**Short task:**
In the listing below, find the line containing "before = set(bpy.data.objects)" and the line containing "a surface is". Repeat exactly those two lines and every line between them, nothing more.

(Records from a collection)
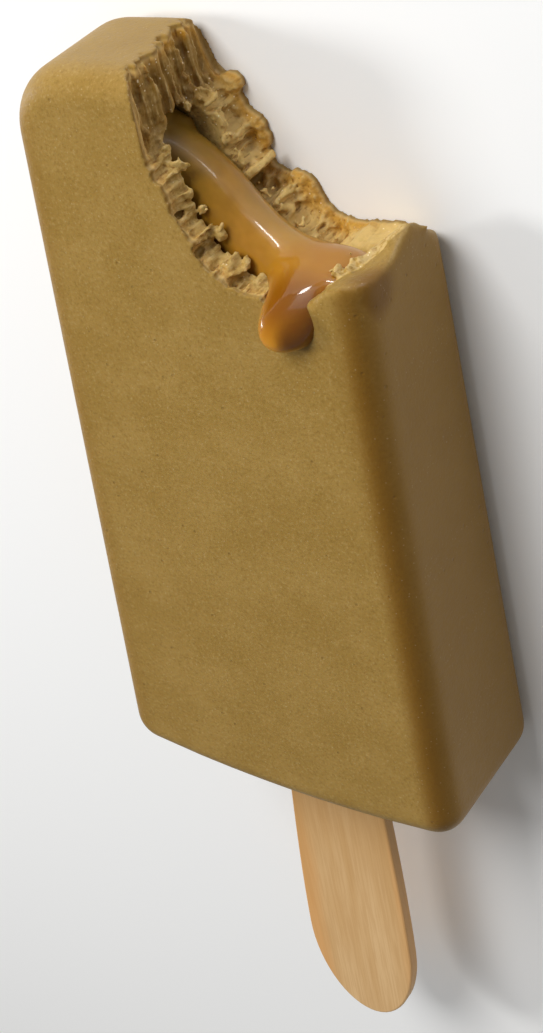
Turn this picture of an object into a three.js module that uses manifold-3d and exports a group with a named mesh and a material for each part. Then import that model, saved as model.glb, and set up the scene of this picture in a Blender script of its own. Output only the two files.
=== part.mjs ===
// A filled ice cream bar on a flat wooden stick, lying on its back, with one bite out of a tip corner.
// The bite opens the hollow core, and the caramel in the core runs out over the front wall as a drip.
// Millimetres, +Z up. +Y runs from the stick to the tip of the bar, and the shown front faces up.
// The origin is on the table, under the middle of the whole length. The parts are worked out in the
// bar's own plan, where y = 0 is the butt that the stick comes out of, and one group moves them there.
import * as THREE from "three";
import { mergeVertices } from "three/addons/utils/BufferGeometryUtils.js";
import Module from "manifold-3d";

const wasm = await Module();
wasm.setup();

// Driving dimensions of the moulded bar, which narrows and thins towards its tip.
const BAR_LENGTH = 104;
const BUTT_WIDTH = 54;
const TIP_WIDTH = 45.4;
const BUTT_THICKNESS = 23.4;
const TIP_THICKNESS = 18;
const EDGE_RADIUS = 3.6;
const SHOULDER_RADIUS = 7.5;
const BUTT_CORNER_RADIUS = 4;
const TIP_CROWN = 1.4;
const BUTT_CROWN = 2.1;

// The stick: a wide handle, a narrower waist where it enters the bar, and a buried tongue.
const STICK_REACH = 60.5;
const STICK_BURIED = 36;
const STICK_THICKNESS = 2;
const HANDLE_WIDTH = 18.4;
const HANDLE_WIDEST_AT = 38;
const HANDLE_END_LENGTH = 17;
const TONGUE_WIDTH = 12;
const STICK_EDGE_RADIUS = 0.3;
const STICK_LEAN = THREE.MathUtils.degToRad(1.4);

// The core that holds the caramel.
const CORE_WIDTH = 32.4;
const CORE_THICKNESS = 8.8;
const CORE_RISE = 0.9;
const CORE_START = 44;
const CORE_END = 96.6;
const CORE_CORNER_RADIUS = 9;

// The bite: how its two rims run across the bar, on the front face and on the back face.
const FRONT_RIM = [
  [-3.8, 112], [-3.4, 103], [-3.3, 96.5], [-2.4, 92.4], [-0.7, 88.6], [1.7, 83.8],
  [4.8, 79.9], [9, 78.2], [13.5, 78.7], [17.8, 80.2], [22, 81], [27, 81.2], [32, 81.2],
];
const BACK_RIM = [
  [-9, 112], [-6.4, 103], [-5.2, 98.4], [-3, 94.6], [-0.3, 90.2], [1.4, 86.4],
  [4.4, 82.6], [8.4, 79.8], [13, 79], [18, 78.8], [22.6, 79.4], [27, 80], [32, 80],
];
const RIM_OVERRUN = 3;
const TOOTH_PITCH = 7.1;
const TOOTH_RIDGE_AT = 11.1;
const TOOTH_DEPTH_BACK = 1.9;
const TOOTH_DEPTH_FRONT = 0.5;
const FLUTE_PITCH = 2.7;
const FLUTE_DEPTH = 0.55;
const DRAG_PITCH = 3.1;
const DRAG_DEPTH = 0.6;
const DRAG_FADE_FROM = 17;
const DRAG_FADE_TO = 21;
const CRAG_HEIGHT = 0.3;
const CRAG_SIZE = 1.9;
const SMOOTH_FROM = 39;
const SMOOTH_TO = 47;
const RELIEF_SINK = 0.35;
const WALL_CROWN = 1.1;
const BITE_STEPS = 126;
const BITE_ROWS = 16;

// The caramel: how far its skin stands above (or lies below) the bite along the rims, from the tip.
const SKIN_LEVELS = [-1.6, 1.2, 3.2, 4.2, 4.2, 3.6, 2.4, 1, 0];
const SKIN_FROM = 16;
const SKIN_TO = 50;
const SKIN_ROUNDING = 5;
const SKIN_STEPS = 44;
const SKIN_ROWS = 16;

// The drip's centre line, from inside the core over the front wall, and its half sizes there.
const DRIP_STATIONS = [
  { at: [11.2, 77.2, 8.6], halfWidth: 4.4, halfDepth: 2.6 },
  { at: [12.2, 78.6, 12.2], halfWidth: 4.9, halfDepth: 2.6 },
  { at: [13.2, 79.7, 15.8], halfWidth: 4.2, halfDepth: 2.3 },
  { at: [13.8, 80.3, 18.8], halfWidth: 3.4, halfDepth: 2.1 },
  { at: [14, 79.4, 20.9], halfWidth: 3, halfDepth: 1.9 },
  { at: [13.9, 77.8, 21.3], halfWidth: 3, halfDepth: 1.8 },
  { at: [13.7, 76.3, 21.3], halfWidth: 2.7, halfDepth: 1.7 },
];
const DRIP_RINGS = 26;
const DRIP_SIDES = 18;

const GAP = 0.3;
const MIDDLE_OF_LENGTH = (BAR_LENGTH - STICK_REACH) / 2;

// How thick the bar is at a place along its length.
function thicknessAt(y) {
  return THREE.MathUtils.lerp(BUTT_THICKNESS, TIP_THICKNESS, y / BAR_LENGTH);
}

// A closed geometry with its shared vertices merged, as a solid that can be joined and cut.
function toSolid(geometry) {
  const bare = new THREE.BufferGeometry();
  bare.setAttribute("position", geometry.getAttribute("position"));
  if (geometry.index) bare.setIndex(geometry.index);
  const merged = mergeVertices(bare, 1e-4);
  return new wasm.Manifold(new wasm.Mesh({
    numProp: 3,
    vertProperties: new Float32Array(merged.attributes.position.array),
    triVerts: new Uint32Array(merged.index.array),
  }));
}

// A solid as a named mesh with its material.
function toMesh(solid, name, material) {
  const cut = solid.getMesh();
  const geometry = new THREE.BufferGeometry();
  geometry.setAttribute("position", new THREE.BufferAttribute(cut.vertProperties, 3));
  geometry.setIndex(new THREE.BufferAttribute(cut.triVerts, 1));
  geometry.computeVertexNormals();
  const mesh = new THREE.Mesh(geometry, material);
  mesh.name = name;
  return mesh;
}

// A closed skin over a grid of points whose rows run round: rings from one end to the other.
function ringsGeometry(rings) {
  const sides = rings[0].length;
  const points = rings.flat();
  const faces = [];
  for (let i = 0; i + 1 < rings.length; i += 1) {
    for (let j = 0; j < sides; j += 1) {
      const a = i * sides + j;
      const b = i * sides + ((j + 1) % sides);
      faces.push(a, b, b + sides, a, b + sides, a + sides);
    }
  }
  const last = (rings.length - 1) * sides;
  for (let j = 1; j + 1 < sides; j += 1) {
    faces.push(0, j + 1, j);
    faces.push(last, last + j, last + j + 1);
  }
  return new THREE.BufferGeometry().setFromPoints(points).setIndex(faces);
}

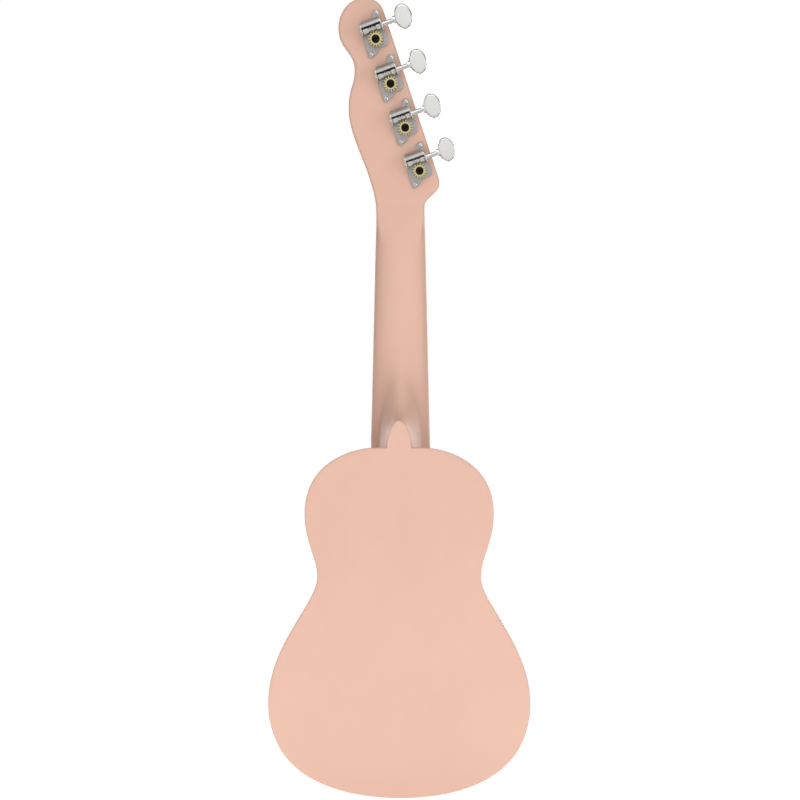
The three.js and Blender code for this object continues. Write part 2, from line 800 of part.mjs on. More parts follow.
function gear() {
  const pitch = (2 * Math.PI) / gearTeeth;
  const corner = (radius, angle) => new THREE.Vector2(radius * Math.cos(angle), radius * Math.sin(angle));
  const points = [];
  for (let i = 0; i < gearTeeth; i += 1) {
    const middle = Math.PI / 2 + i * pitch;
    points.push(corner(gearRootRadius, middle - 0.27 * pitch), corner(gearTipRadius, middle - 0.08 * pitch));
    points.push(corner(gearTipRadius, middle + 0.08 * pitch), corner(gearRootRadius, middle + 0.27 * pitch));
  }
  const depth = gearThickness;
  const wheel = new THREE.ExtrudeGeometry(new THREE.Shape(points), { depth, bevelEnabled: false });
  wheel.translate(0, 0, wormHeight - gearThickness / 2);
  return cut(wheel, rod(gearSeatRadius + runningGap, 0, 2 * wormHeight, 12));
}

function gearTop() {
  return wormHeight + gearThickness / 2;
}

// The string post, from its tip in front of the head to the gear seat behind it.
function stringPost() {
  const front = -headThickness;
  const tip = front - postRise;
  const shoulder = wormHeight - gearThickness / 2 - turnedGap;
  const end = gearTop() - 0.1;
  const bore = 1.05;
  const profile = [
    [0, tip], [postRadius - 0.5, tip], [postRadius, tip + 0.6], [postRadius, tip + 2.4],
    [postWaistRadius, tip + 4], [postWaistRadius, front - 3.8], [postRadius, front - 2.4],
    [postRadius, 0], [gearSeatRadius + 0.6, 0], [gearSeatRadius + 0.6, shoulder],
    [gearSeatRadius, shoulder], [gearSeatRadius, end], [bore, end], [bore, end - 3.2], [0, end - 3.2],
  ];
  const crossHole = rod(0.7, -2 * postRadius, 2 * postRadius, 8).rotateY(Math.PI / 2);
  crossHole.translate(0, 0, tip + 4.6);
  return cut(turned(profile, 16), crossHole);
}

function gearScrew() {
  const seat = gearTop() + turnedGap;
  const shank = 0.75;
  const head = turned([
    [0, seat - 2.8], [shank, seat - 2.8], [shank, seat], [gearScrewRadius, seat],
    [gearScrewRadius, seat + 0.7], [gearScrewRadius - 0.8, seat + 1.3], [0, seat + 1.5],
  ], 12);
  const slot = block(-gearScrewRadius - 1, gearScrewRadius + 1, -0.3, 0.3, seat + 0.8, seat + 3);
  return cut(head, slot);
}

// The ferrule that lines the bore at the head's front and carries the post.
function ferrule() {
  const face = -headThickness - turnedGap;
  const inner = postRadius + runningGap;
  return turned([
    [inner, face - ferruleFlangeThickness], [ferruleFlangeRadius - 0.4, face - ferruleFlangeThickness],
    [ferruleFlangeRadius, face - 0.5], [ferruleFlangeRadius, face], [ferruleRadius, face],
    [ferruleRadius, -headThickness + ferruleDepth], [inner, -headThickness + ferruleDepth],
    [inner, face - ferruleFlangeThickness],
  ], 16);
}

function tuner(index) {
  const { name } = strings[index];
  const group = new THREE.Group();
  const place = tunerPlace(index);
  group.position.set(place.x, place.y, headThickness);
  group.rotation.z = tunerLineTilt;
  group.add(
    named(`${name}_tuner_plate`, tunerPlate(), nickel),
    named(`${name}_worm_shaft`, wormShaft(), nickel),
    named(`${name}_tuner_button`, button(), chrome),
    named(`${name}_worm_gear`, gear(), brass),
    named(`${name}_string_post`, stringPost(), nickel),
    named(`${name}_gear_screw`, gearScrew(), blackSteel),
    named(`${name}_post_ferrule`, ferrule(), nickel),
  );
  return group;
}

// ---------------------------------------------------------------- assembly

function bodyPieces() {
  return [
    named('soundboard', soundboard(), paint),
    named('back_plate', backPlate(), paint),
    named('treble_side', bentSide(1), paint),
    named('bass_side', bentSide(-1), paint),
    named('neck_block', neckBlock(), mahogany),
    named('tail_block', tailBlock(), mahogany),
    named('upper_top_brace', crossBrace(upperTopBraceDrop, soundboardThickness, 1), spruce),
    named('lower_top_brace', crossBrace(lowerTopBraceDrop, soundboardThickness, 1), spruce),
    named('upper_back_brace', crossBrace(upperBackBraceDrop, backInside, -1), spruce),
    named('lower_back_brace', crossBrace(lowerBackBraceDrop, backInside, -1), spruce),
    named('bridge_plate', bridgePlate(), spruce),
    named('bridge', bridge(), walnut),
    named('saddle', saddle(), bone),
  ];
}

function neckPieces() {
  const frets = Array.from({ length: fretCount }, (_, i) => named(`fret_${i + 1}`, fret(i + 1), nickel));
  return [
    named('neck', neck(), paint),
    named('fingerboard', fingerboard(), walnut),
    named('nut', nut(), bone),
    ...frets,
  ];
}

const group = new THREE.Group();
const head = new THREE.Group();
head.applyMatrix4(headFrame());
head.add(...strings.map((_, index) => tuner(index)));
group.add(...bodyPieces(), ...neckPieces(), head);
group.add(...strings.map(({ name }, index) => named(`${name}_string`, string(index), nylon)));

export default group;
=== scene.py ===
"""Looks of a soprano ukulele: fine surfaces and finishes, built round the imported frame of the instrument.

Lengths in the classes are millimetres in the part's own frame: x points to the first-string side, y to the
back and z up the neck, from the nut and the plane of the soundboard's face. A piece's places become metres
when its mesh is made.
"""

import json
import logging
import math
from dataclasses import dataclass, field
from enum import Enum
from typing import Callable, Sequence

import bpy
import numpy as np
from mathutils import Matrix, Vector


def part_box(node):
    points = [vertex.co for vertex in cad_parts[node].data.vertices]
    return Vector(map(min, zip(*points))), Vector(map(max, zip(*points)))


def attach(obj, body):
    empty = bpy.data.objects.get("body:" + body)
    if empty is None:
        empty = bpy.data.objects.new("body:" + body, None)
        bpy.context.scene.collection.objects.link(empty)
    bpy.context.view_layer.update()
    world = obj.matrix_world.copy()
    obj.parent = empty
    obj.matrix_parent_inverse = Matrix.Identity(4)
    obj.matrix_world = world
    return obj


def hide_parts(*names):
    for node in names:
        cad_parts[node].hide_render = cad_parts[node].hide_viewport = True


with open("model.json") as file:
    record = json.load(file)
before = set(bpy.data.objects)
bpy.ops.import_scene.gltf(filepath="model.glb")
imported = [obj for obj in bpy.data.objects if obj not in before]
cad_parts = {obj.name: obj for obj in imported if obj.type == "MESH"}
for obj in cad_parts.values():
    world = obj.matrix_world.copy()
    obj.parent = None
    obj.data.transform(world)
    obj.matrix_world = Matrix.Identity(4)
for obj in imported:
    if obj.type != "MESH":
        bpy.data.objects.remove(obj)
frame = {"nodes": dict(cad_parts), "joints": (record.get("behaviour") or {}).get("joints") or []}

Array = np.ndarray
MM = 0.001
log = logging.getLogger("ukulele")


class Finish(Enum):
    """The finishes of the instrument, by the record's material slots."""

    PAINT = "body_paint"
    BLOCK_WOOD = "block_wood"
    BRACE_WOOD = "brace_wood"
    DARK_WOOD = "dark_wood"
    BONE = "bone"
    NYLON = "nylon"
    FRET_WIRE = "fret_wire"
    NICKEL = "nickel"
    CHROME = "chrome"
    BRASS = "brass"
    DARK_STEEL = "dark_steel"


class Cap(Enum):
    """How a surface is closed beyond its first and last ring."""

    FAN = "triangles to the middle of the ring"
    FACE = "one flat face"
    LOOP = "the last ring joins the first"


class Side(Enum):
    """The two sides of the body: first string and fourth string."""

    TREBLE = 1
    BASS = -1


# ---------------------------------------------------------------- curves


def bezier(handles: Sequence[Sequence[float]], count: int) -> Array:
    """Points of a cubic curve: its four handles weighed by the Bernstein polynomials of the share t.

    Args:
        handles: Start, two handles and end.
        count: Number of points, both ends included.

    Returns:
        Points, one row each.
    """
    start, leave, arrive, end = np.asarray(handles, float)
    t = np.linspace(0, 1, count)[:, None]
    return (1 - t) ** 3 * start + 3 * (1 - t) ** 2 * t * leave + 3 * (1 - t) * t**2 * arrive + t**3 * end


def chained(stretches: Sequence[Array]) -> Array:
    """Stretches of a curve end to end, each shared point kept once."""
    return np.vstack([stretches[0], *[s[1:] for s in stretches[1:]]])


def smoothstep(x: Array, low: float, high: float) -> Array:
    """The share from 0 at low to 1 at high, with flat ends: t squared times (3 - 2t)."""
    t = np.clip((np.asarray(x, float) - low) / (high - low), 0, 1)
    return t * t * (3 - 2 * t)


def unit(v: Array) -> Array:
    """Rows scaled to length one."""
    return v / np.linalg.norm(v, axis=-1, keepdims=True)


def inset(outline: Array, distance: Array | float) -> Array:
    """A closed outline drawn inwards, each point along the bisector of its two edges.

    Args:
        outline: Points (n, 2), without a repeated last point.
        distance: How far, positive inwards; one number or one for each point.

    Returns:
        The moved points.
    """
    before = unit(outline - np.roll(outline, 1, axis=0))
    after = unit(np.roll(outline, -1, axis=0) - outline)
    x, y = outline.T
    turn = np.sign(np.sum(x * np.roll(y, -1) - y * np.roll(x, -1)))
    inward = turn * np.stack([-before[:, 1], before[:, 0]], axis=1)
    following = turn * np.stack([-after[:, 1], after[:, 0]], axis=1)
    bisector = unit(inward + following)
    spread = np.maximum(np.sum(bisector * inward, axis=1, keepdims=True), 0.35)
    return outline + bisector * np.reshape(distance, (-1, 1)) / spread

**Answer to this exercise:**
before = set(bpy.data.objects)
bpy.ops.import_scene.gltf(filepath="model.glb")
imported = [obj for obj in bpy.data.objects if obj not in before]
cad_parts = {obj.name: obj for obj in imported if obj.type == "MESH"}
for obj in cad_parts.values():
    world = obj.matrix_world.copy()
    obj.parent = None
    obj.data.transform(world)
    obj.matrix_world = Matrix.Identity(4)
for obj in imported:
    if obj.type != "MESH":
        bpy.data.objects.remove(obj)
frame = {"nodes": dict(cad_parts), "joints": (record.get("behaviour") or {}).get("joints") or []}

Array = np.ndarray
MM = 0.001
log = logging.getLogger("ukulele")


class Finish(Enum):
    """The finishes of the instrument, by the record's material slots."""

    PAINT = "body_paint"
    BLOCK_WOOD = "block_wood"
    BRACE_WOOD = "brace_wood"
    DARK_WOOD = "dark_wood"
    BONE = "bone"
    NYLON = "nylon"
    FRET_WIRE = "fret_wire"
    NICKEL = "nickel"
    CHROME = "chrome"
    BRASS = "brass"
    DARK_STEEL = "dark_steel"


class Cap(Enum):
    """How a surface is closed beyond its first and last ring."""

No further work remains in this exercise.